Even so, the city wants to streamline its app offerings even further. Riverside currently has seven public-facing 311 apps and is considering consolidating them to better manage 311 traffic and stay on top of the inevitable codebase updates.
The city’s app suite includes a 311 mobile app through which people submit 600 service requests monthly; an e-services app that residents use to send requests via the city’s website; and internal apps, including a graffiti abatement tracker used by the city’s maintenance crew.
“Our next step is to take an inventory of all of our apps and determine if citizens would be better suited with one app that does it all rather than having all these individual downloads that they have to do for each piece of functionality they want,” Deesing said.
Colorado has been building its back end by setting up a CRM platform for the Department of Health Care Policy and Financing’s Program Eligibility and Application Kit.
PEAK enables state residents to check their eligibility for Medicaid and other health services via a mobile app. It has helped automate a process that used to take 45 days, said Antoinette Taranto, the department’s chief client officer.

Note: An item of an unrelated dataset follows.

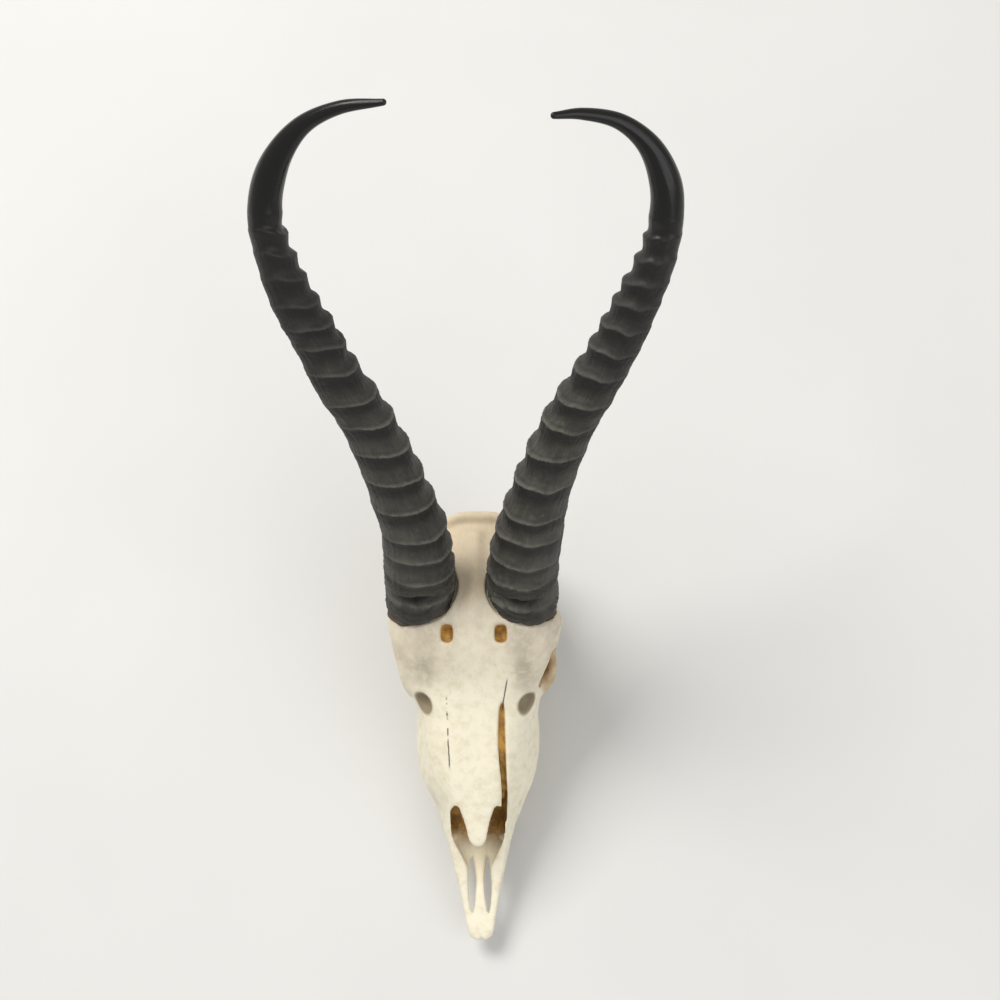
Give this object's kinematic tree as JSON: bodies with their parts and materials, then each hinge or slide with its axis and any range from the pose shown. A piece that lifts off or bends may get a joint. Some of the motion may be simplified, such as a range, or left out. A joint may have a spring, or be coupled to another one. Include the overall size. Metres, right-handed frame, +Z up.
{
  "type": "springbok skull",
  "caption": "Springbok ram's skull with ridged lyre-shaped horns and upper cheek teeth, without the lower jaw, a display piece that rests on its teeth and skull base.",
  "frame": {"origin": "on the surface it rests on, below the middle of the bounding box", "axes": "+Z up, nose towards -Y, back of the skull towards +Y, the animal's left towards +X"},
  "size_m": [0.1788, 0.2926, 0.3402],
  "materials": {
    "bone": "dry cleaned bone, cream on the nose, greyer and mottled on the brow, ochre in hollows",
    "horn": "dark horn, dusty grey-brown and matt at the base, smooth and near black at the tips",
    "tooth": "ivory enamel with brown staining"
  },
  "bodies": {
    "root": {"cranium": "bone", "horn_right": "horn", "horn_left": "horn", "premolar_2_left": "tooth", "premolar_3_left": "tooth", "premolar_4_left": "tooth", "molar_1_left": "tooth", "molar_2_left": "tooth", "molar_3_left": "tooth", "premolar_2_right": "tooth", "premolar_3_right": "tooth", "premolar_4_right": "tooth", "molar_1_right": "tooth", "molar_2_right": "tooth", "molar_3_right": "tooth"}
  },
  "joints": []
}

Before it launched the website and app, the department had been fielding about 5,000 calls a day. “We went from a heavy paper process to all of a sudden having 60 percent online,” Taranto said. About a third of the online users were accessing the website via a mobile device, she added.
In developing the app, the department looked at statistics for its call center to determine the top reasons people were contacting it, she said. Callers were mostly pursuing five questions that were conducive to self-service, including asking for a medical card or updating their eligibility information and status.

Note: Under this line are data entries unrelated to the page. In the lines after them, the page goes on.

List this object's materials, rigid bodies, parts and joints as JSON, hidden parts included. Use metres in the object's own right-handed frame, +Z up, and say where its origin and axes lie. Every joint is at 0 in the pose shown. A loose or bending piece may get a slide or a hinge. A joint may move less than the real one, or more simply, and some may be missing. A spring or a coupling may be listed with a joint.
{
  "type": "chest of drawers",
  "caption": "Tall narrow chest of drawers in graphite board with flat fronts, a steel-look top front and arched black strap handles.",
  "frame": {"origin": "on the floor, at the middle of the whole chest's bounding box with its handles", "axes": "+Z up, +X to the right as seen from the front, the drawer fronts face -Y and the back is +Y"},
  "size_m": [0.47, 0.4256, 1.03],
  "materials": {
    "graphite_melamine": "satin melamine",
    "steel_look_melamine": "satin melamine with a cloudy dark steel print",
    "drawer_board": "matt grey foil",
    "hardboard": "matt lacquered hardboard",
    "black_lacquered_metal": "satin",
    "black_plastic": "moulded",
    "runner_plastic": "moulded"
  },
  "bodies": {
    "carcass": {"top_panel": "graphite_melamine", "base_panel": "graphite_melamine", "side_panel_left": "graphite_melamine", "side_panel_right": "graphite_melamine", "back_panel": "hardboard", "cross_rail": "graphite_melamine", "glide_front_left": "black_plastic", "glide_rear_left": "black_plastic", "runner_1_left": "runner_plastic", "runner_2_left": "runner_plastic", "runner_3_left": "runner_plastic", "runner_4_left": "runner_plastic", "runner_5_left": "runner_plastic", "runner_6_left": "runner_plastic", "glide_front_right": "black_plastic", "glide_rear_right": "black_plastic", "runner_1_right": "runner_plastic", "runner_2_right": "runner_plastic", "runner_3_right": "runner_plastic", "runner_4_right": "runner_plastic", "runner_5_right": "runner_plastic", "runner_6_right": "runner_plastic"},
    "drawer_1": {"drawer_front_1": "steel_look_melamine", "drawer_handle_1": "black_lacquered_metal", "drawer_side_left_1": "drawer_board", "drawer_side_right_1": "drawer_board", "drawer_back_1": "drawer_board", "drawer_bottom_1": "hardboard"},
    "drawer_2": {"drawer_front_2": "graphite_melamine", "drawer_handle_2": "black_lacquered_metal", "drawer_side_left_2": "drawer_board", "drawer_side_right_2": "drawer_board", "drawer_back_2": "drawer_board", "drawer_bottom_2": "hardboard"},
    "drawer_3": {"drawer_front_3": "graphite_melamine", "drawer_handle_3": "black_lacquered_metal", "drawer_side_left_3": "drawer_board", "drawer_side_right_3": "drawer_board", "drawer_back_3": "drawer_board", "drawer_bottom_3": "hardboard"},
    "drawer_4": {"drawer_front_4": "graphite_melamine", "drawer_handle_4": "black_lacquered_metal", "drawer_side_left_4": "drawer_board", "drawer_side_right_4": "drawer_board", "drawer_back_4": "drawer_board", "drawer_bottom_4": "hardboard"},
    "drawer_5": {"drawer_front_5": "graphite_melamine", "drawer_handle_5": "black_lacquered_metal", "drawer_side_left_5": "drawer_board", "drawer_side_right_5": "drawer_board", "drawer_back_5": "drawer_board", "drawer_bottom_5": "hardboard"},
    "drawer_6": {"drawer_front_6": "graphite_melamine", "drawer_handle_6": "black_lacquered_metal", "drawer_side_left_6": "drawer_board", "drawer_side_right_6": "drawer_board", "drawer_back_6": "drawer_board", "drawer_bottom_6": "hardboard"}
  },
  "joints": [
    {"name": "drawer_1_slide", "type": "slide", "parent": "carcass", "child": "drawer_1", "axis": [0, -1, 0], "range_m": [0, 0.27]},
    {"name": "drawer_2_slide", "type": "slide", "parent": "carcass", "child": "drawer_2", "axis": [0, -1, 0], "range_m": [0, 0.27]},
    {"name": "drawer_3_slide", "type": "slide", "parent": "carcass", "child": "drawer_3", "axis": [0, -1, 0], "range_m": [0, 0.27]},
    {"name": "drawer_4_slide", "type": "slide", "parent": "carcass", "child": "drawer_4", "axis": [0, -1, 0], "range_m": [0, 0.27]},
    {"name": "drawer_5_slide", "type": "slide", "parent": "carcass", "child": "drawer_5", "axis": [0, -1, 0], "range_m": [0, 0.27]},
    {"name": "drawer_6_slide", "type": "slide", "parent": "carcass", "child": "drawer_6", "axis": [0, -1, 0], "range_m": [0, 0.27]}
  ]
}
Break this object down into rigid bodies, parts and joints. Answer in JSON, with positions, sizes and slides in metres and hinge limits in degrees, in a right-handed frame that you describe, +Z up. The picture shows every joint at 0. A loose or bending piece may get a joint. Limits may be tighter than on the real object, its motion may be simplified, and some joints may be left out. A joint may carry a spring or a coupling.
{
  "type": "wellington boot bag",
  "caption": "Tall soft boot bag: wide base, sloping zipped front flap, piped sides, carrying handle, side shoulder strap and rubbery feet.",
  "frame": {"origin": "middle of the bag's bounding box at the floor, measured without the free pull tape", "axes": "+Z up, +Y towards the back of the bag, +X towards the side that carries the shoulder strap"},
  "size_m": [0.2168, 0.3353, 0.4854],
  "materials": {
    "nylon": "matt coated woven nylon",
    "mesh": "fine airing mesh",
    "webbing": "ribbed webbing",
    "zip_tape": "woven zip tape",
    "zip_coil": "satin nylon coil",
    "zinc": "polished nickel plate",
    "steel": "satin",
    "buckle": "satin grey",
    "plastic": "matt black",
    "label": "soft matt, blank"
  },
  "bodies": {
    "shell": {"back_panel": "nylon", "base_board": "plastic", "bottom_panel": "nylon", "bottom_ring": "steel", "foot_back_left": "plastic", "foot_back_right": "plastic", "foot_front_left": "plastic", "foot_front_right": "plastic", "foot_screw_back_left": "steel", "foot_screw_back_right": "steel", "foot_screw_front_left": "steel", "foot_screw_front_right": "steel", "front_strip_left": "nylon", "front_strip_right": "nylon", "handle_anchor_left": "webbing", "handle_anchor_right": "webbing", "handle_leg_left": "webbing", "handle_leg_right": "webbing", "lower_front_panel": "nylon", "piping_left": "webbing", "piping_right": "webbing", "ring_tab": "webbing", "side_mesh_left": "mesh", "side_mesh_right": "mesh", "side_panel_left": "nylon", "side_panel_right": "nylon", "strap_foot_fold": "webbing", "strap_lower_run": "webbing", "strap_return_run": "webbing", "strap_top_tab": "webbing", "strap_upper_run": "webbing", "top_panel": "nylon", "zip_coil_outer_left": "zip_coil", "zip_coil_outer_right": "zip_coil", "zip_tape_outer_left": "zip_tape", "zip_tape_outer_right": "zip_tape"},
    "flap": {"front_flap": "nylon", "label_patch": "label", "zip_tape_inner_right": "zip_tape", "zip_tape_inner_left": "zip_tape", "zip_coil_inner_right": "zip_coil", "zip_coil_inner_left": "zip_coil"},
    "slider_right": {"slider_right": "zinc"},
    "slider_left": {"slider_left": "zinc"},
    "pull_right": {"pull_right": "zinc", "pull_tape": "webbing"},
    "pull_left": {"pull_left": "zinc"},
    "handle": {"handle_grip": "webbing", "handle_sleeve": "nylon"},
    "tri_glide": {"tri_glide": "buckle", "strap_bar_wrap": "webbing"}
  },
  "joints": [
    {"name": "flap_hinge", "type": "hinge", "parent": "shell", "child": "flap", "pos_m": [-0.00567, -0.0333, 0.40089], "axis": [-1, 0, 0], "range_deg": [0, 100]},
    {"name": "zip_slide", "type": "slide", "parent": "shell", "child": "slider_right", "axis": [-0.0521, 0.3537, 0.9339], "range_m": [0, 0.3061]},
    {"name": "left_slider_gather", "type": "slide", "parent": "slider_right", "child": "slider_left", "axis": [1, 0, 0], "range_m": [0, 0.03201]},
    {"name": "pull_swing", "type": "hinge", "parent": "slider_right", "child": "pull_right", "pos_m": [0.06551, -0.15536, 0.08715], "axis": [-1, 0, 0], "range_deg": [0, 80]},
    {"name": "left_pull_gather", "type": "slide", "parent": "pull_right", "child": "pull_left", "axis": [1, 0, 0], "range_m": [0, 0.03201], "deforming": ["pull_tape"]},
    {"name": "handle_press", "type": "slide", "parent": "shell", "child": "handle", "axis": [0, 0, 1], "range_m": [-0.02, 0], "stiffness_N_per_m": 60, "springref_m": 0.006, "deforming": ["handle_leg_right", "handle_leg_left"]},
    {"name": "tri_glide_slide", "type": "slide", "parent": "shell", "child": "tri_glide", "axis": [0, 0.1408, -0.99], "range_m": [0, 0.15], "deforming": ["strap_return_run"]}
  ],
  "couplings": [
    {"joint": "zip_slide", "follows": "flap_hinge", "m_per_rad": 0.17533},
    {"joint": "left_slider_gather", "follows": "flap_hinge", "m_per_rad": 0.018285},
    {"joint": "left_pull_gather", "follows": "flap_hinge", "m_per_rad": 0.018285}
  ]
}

“We took those five things and put them in the mobile app,” Taranto said.
Today, Medicaid clients in Colorado can update current income or job changes. If they qualify for programs that require paying a fee, they can use their mobile device’s camera to take a photo of a check or credit card and upload the necessary payment information.
“It’s really given consumers a lot of flexibility and control, and it streamlines the administrative side,” Taranto said.
‘The long tail’: App maintenance
Although government agencies are making progress on building more mature mobile apps, few are tackling what some say is a potentially costlier problem: maintaining all those apps.
“What’s happened is that agencies and commercial entities now have dozens of apps,” said Brian Paget, technical director for content and analytics at Adobe. “They’re realizing [that] while it’s relatively inexpensive to build an app once, it’s much more expensive to maintain that app over the long run. That’s where the long tail is.”
The task of maintaining mobile apps mirrors a challenge that surfaced about a decade ago during the evolution of Web content management tools, Paget said.
“If you look back at how we used to maintain websites, you would write HTML code,” he said. “Then if you wanted to publish your story on the website, you’d call the developer to put it on the site.”
The same problem exists today in the app content arena. “When agencies get to the maintenance cycle, they still need a developer to maintain the content,” Paget said. “The job of mobile administrators is how to centralize the management of app content and figure [out] how to get internal business users to do that. That’s a sea change.”
And making that change requires an ongoing evolution. “The next level of maturity is to make the maintenance on those applications a lot more efficient and make sure we embed analytics into these apps, so that we understand patterns of utilization that we need to improve on,” he said.
“Mobile applications can be a legacy system, too, if we don’t have an easy way to continue to maintain [them],” he added. “You don’t want to build the next generation of legacy applications that happen to be mobile friendly.”